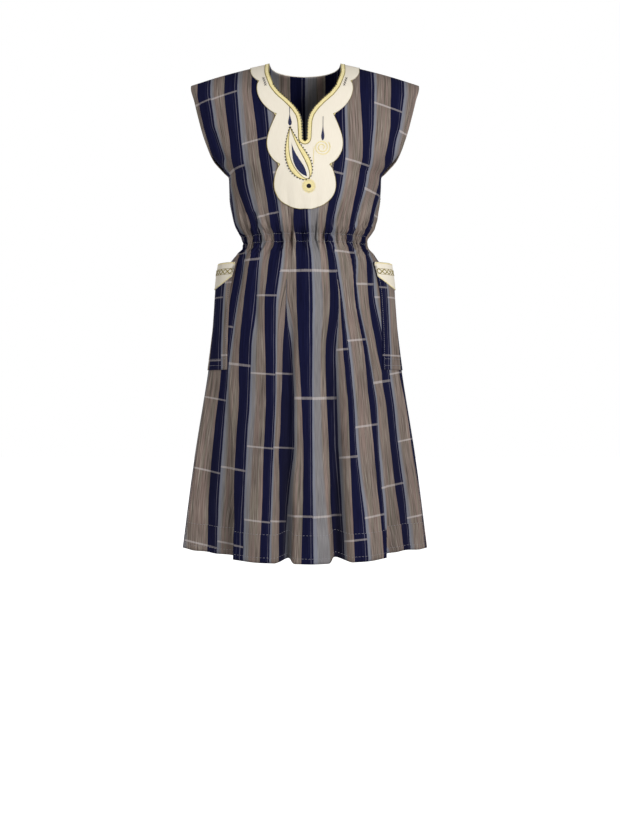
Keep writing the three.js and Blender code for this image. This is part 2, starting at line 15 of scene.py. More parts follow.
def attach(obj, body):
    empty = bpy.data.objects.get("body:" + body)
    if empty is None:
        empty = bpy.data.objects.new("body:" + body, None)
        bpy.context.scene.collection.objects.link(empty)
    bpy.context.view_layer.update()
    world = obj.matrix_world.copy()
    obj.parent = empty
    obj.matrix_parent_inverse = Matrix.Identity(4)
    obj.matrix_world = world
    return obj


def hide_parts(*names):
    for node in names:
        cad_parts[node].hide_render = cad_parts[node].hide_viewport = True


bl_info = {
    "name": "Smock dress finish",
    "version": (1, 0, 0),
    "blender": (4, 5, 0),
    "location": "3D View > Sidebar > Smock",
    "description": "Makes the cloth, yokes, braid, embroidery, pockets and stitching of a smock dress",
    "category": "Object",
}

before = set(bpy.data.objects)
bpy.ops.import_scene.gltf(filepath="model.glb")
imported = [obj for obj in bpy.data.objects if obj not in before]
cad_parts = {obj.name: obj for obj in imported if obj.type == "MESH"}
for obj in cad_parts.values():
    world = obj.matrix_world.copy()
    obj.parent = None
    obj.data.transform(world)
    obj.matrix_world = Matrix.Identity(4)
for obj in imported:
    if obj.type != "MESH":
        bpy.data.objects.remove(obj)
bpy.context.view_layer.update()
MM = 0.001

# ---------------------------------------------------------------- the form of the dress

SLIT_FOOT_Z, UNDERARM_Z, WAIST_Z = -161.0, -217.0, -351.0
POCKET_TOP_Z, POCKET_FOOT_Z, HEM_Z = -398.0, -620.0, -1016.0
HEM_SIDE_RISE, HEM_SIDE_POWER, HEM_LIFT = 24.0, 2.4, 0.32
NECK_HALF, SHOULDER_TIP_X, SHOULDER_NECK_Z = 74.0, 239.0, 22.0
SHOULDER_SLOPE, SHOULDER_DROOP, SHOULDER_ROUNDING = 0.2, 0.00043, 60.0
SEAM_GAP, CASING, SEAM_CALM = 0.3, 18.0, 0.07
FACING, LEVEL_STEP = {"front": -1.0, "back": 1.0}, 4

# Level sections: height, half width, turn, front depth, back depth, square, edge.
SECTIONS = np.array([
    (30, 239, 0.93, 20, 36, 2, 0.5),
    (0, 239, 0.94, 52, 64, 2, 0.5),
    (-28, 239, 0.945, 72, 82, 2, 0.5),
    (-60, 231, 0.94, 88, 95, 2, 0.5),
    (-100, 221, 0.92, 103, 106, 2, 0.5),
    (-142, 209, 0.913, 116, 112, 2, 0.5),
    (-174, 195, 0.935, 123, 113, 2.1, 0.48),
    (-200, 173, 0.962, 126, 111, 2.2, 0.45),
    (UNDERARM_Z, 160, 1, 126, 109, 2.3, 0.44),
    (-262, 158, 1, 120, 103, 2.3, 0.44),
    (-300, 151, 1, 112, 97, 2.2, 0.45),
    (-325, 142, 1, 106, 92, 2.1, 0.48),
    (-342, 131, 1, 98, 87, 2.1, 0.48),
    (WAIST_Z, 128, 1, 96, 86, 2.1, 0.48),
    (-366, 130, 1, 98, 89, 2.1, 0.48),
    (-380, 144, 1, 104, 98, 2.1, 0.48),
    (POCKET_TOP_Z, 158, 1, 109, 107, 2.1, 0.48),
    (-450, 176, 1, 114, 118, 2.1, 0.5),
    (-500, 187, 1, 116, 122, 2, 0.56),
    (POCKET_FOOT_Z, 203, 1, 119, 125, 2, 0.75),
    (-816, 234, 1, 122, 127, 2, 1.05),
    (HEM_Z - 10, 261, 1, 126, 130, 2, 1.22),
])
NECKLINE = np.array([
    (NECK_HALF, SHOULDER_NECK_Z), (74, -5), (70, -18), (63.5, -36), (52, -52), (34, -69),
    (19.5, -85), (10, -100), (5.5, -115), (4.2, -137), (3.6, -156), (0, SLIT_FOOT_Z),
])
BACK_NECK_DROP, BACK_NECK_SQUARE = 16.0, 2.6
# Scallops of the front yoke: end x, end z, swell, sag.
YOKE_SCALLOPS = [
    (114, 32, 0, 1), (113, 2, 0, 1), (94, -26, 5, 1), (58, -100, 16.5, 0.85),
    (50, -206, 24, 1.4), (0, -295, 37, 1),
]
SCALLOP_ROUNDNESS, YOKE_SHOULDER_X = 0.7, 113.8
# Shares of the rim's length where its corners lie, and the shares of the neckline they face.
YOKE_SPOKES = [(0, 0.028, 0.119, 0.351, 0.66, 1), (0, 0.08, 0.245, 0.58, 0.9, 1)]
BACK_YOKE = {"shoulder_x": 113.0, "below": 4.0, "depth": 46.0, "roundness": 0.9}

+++

◆ What is asked ◆
The lines above should be duplicated exactly.

◆ Exercise solution ◆
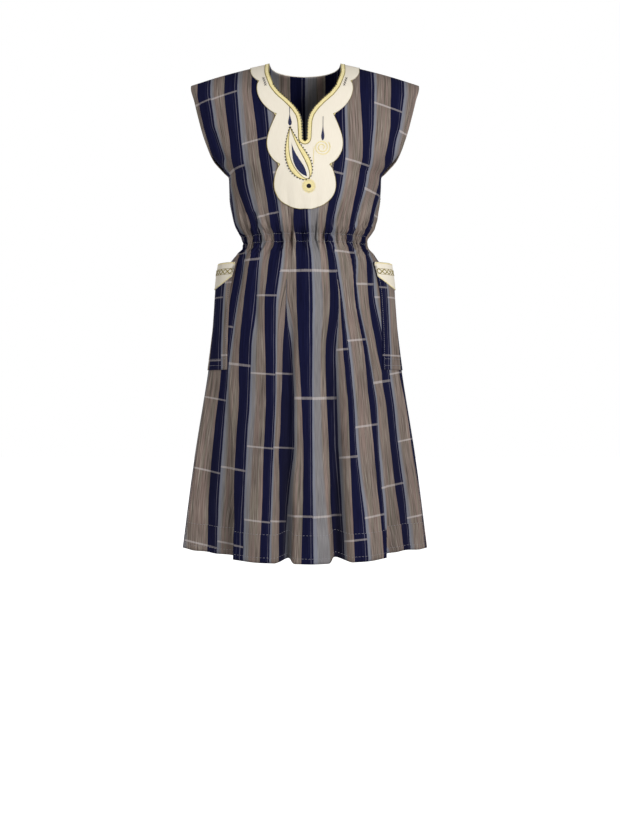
Keep writing the three.js and Blender code for this image. This is part 2, starting at line 15 of scene.py. More parts follow.
def attach(obj, body):
    empty = bpy.data.objects.get("body:" + body)
    if empty is None:
        empty = bpy.data.objects.new("body:" + body, None)
        bpy.context.scene.collection.objects.link(empty)
    bpy.context.view_layer.update()
    world = obj.matrix_world.copy()
    obj.parent = empty
    obj.matrix_parent_inverse = Matrix.Identity(4)
    obj.matrix_world = world
    return obj


def hide_parts(*names):
    for node in names:
        cad_parts[node].hide_render = cad_parts[node].hide_viewport = True


bl_info = {
    "name": "Smock dress finish",
    "version": (1, 0, 0),
    "blender": (4, 5, 0),
    "location": "3D View > Sidebar > Smock",
    "description": "Makes the cloth, yokes, braid, embroidery, pockets and stitching of a smock dress",
    "category": "Object",
}

before = set(bpy.data.objects)
bpy.ops.import_scene.gltf(filepath="model.glb")
imported = [obj for obj in bpy.data.objects if obj not in before]
cad_parts = {obj.name: obj for obj in imported if obj.type == "MESH"}
for obj in cad_parts.values():
    world = obj.matrix_world.copy()
    obj.parent = None
    obj.data.transform(world)
    obj.matrix_world = Matrix.Identity(4)
for obj in imported:
    if obj.type != "MESH":
        bpy.data.objects.remove(obj)
bpy.context.view_layer.update()
MM = 0.001

# ---------------------------------------------------------------- the form of the dress

SLIT_FOOT_Z, UNDERARM_Z, WAIST_Z = -161.0, -217.0, -351.0
POCKET_TOP_Z, POCKET_FOOT_Z, HEM_Z = -398.0, -620.0, -1016.0
HEM_SIDE_RISE, HEM_SIDE_POWER, HEM_LIFT = 24.0, 2.4, 0.32
NECK_HALF, SHOULDER_TIP_X, SHOULDER_NECK_Z = 74.0, 239.0, 22.0
SHOULDER_SLOPE, SHOULDER_DROOP, SHOULDER_ROUNDING = 0.2, 0.00043, 60.0
SEAM_GAP, CASING, SEAM_CALM = 0.3, 18.0, 0.07
FACING, LEVEL_STEP = {"front": -1.0, "back": 1.0}, 4

# Level sections: height, half width, turn, front depth, back depth, square, edge.
SECTIONS = np.array([
    (30, 239, 0.93, 20, 36, 2, 0.5),
    (0, 239, 0.94, 52, 64, 2, 0.5),
    (-28, 239, 0.945, 72, 82, 2, 0.5),
    (-60, 231, 0.94, 88, 95, 2, 0.5),
    (-100, 221, 0.92, 103, 106, 2, 0.5),
    (-142, 209, 0.913, 116, 112, 2, 0.5),
    (-174, 195, 0.935, 123, 113, 2.1, 0.48),
    (-200, 173, 0.962, 126, 111, 2.2, 0.45),
    (UNDERARM_Z, 160, 1, 126, 109, 2.3, 0.44),
    (-262, 158, 1, 120, 103, 2.3, 0.44),
    (-300, 151, 1, 112, 97, 2.2, 0.45),
    (-325, 142, 1, 106, 92, 2.1, 0.48),
    (-342, 131, 1, 98, 87, 2.1, 0.48),
    (WAIST_Z, 128, 1, 96, 86, 2.1, 0.48),
    (-366, 130, 1, 98, 89, 2.1, 0.48),
    (-380, 144, 1, 104, 98, 2.1, 0.48),
    (POCKET_TOP_Z, 158, 1, 109, 107, 2.1, 0.48),
    (-450, 176, 1, 114, 118, 2.1, 0.5),
    (-500, 187, 1, 116, 122, 2, 0.56),
    (POCKET_FOOT_Z, 203, 1, 119, 125, 2, 0.75),
    (-816, 234, 1, 122, 127, 2, 1.05),
    (HEM_Z - 10, 261, 1, 126, 130, 2, 1.22),
])
NECKLINE = np.array([
    (NECK_HALF, SHOULDER_NECK_Z), (74, -5), (70, -18), (63.5, -36), (52, -52), (34, -69),
    (19.5, -85), (10, -100), (5.5, -115), (4.2, -137), (3.6, -156), (0, SLIT_FOOT_Z),
])
BACK_NECK_DROP, BACK_NECK_SQUARE = 16.0, 2.6
# Scallops of the front yoke: end x, end z, swell, sag.
YOKE_SCALLOPS = [
    (114, 32, 0, 1), (113, 2, 0, 1), (94, -26, 5, 1), (58, -100, 16.5, 0.85),
    (50, -206, 24, 1.4), (0, -295, 37, 1),
]
SCALLOP_ROUNDNESS, YOKE_SHOULDER_X = 0.7, 113.8
# Shares of the rim's length where its corners lie, and the shares of the neckline they face.
YOKE_SPOKES = [(0, 0.028, 0.119, 0.351, 0.66, 1), (0, 0.08, 0.245, 0.58, 0.9, 1)]
BACK_YOKE = {"shoulder_x": 113.0, "below": 4.0, "depth": 46.0, "roundness": 0.9}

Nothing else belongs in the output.